← Back to use cases
OperationsUpdated 2026-07-06

Status report rollup

Ceven gathers progress from your project trackers and spreadsheets, drafts one plain-language status report, and sends it once a person approves.

Why the status report eats every Friday

The weekly status report is a recurring tax on whoever owns it. The real progress is spread across Jira, Linear, and Asana, tracked in a Google Sheets plan, and discussed in a dozen Slack threads, and none of those tools writes an executive-ready summary. So a program manager spends the end of the week chasing owners, reconciling what each tool says, and hand-writing the same kind of paragraph they wrote the week before. It is repetitive, it is late as often as not, and the person doing it is usually senior enough that the time is expensive. And because it is assembled under pressure, the report tends to reflect whatever was loudest that week rather than the full picture.

How Ceven rolls the update together

You describe the report you send in plain language, and Ceven builds a workflow that gathers progress from the tools where the work actually lives. It reads the moved and closed items in Jira, Linear, and Asana, pulls the plan and any numbers from Google Sheets, and picks up the context it needs, then groups everything by workstream. AI steps turn raw ticket movement into a plain-language narrative of what advanced, what slipped, and what is blocked, written the way your report reads rather than as a list of tickets. Because Ceven runs around the tools you already use, each tracker stays the source of truth while Ceven composes the rollup across them. What comes back is a drafted status report, ready to post to Notion or Slack or to feed a dashboard.

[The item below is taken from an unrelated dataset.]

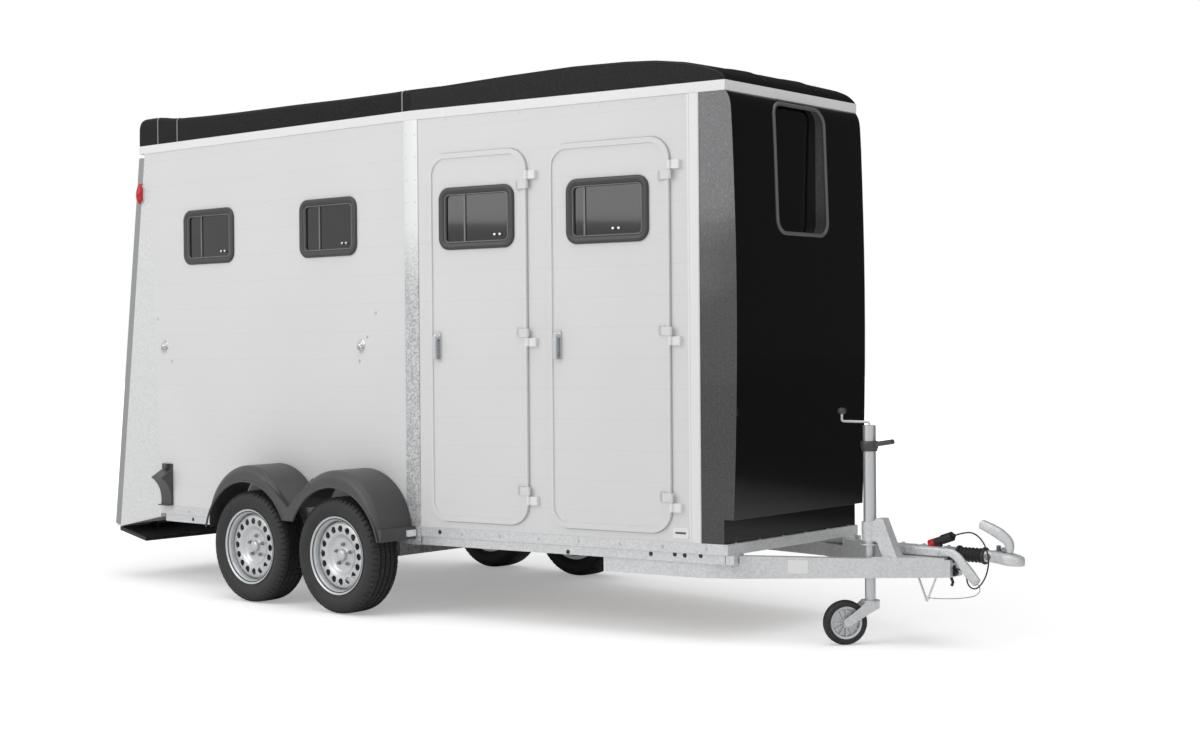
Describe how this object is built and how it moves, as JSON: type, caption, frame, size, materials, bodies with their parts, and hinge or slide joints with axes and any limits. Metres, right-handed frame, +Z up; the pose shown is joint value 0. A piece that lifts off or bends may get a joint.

The owner approves before it goes out

A status report shapes how leadership sees the work, so Ceven holds it at an approval gate. The draft lands in front of the owner, who can correct a status, add the nuance a tracker cannot capture, reweight what matters, and then approve, edit, or reject. This keeps a misread ticket or a missing caveat from reaching stakeholders as settled fact. Only after that sign-off does the workflow send or post the report to its destination. Every run is written to an exportable audit trail, so there is a durable record of what was drafted, what the owner changed, and when it went out.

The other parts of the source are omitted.